As far as I know, Tim Burton still holds the rights to Sweeney Todd. This combination has always struck me as just about perfect; no other director comes close to his skill at imbuing Gothic menace with a quirky visual wit, and he has as keen a sense of the narrative power of music as any working director. (It is odd to think of Burton collaborating musically with anyone but Danny Elfman, though.) Rumors have swirled around for almost 10 years, and Burton had recently announced plans to direct "Sweeney Todd" after his misbegotten "Mars Attacks!", but he's currently working on "Sleepy Hollow" with Johnny Depp and Christina Ricci and has been tight-lipped about his next project.

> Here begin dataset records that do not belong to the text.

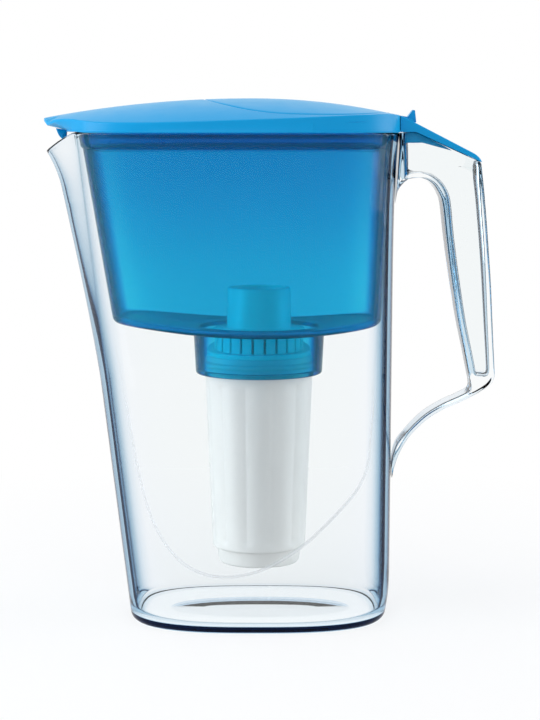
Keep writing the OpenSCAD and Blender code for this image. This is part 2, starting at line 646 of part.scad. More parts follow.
module flap_panel() {
    function ring(scale, inset, drop) = [for (t = lid_turns)
        let (p = [flap_x, 0] + scale * (flap_edge(t, -inset) - [flap_x, 0]))
        [p.x, p.y, lid_top(p.x, p.y) - drop]];
    shares = [0.3, 0.55, 0.75, 0.9];
    rings = concat(
        [for (s = shares) ring(s, 0, flap_t)],
        [ring(1, 0.9, flap_t), ring(1, 0, flap_t - 0.9), ring(1, 0, 0.3), ring(1, 0.3, 0)],
        [for (k = [len(shares) - 1:-1:0]) ring(shares[k], 0, 0)]);
    color([0.3, 0.69, 0.89]) skin(rings);
}

module flap_lever() {
    barrel_r = 2.2;
    front = flap_back + 0.15;
    rear = lid_back;
    tab_x = pivot_x + 2.4;
    strip = [[front, lid_top(front, 0)], [rear, lid_top(rear, 0)], [pivot_x, pivot_z + barrel_r],
        [pivot_x, pivot_z], [rear, lid_top(rear, 0) - tongue_t], [front, lid_top(front, 0) - tongue_t]];
    tab = [[pivot_x - 1.8, pivot_z + 1], [tab_x - 0.6, pivot_z + tab_h], [tab_x + 0.4, pivot_z + tab_h - 0.3],
        [pivot_x + 3.4, pivot_z - 0.3], [pivot_x, pivot_z - 1.6]];
    color([0.1, 0.58, 0.82]) rotate([90, 0, 0]) union() {
        translate([0, 0, -tongue_w / 2]) linear_extrude(tongue_w) polygon(strip);
        translate([pivot_x, pivot_z, -tongue_w / 2]) cylinder(h = tongue_w, r = barrel_r);
        translate([0, 0, -tab_w / 2]) linear_extrude(tab_w) polygon(tab);
        translate([pivot_x, pivot_z, -tail_w / 2 + side_gap])
            cylinder(h = tail_w - 2 * side_gap, d = pivot_d);
    }
}

jug_vessel();
handle_grip();
handle_brace();
funnel();
funnel_socket();
cartridge_body();
cartridge_cap();
cartridge_base();
cartridge_seal();
inlet_screen();
inlet_pad();
filter_media();
outlet_pad();
outlet_screen();
lid_frame();
lid_tail();
lid_rib();
flap_panel();
flap_lever();
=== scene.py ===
"""Water filter pitcher: clear jug with spout and hollow handle, blue funnel, cartridge and flip lid."""

import math

import bpy
import numpy as np
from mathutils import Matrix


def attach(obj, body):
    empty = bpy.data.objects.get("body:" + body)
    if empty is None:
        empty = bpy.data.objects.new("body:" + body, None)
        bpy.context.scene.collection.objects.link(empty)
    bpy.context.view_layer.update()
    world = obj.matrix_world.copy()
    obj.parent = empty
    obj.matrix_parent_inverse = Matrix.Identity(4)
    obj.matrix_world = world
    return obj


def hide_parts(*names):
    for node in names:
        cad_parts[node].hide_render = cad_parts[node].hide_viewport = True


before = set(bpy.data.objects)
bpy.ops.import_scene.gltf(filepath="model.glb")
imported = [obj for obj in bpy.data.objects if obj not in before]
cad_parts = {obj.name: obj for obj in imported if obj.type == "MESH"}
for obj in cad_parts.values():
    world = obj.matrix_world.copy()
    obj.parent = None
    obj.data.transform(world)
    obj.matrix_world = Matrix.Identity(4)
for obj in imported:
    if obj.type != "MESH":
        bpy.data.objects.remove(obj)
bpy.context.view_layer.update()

# ---- The table, the light and the camera ----
# A pale table under one large soft lamp above and one at each side. Sight, gloss and clear plastic meet plain
# white all round, as in front of a lit studio wall, and the table keeps the pitcher's soft shadow.


def srgb(code):
    """A hex colour such as #4DB0E2 as linear red, green, blue and full alpha: ((c + 0.055) / 1.055) ^ 2.4."""
    parts = [int(code[k : k + 2], 16) / 255 for k in (1, 3, 5)]
    return [c / 12.92 if c < 0.04045 else ((c + 0.055) / 1.055) ** 2.4 for c in parts] + [1.0]


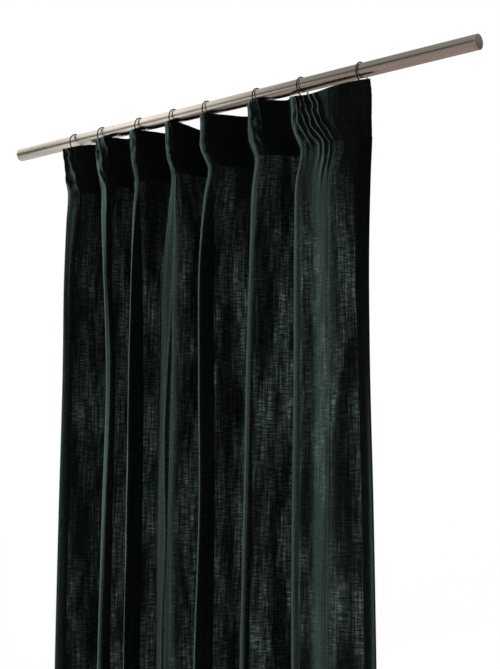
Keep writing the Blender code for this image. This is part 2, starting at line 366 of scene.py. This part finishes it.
def soldered_ring():
    """The hoop, the eye and the bead of solder between them, melted into one smooth skin."""
    half_turn = math.pi / 2
    bpy.ops.mesh.primitive_torus_add(
        major_segments=120, minor_segments=16, major_radius=RING_RADIUS, minor_radius=RING_WIRE / 2,
        location=(0, 0, RING_Z), rotation=(0, half_turn, 0),
    )
    hoop = bpy.context.object
    bpy.ops.mesh.primitive_torus_add(
        major_segments=48, minor_segments=16, major_radius=EYE_RADIUS, minor_radius=RING_WIRE / 2,
        location=(0, 0, EYE_WIRE_Z + EYE_RADIUS), rotation=(half_turn, 0, 0),
    )
    eye = bpy.context.object
    bpy.ops.mesh.primitive_uv_sphere_add(
        segments=24, ring_count=16, radius=1, location=(0, 0, RING_Z - RING_RADIUS - 0.0001),
    )
    bead = bpy.context.object
    bead.scale = (RING_WIRE * 0.62, RING_WIRE * 0.85, RING_WIRE * 0.60)
    hoop.select_set(True)
    eye.select_set(True)
    bead.select_set(True)
    bpy.context.view_layer.objects.active = hoop
    bpy.ops.object.join()
    remesh = hoop.modifiers.new("Melt", "REMESH")
    remesh.mode = "VOXEL"
    remesh.voxel_size = SKIN_STEP
    relax = hoop.modifiers.new("Relax", "SMOOTH")
    relax.factor = 0.6
    relax.iterations = 4
    bpy.context.view_layer.update()
    graph = bpy.context.evaluated_depsgraph_get()
    mesh = bpy.data.meshes.new_from_object(hoop.evaluated_get(graph))
    mesh.transform(hoop.matrix_world)
    mesh.materials.clear()
    mesh.shade_smooth()
    bpy.data.objects.remove(hoop)
    return mesh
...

So I was shocked and delighted to hear that talks are on once again for a Burton "Sweeney." Christine Baranski and Kelsey Grammar recently starred in a high-profile concert staging of Sweeney in Los Angeles, and Baranski in particular apparently made quite an impression with the producers. Several male names have floated through the rumor mill over the years -- Jonathan Pryce being a personal favorite -- and Stephen Sondheim has in the past suggested interest in revising some of the music. However, this project has made it pretty far along in the talking phase before, only to sink into development oblivion. If anybody hears anything more concrete, please let me know.
Cutting-Room Floor: As if producing new plays both on Broadway (The Weir) and off (The Lime Tree Bower), Conor McPherson is once again trying his hand at movies. McPherson, who wrote the hit Irish thriller "I Went Down" last year, is currently wrapping up work on "Salt Water," the film adaptation of Lime Tree. This time he directed as well as wrote the screenplay. The cast of three has expanded to 47, as the various stories told within the play are now depicted. For example, Brian Cox, who starred in McPherson's St. Nicholas, plays the father, a character discussed but never seen in the play. "Salt Water" does not yet have an American distributor. ... Both upcoming film adaptations on the Showtime cable network feature interesting role reversals from previous incarnations. George C. Scott, who played the Clarence Darrow surrogate in the recent Broadway revival of Inherit the Wind, jumps over to the prosecutor's table for the May 29 Showtime film. This time Jack Lemmon is defending the mild-mannered biology teacher (Tom Everett Scott). And Paul Sorvino, the coach in the June 6 "That Championship Season," has been involved with the piece since its 1972 debut. He played Phil in both the original stage production and the 1982 film; Terry Kinney takes over the role in the latest version. ... My apologies about a factual error (long since remedied) in my last column. It was John Cassavetes, not Ben Gazzara, who starred in "Rosemary's Baby." I don't know what possessed me.
Eric Grode is New York bureau chief of Show Music magazine and a theater critic for Back Stage.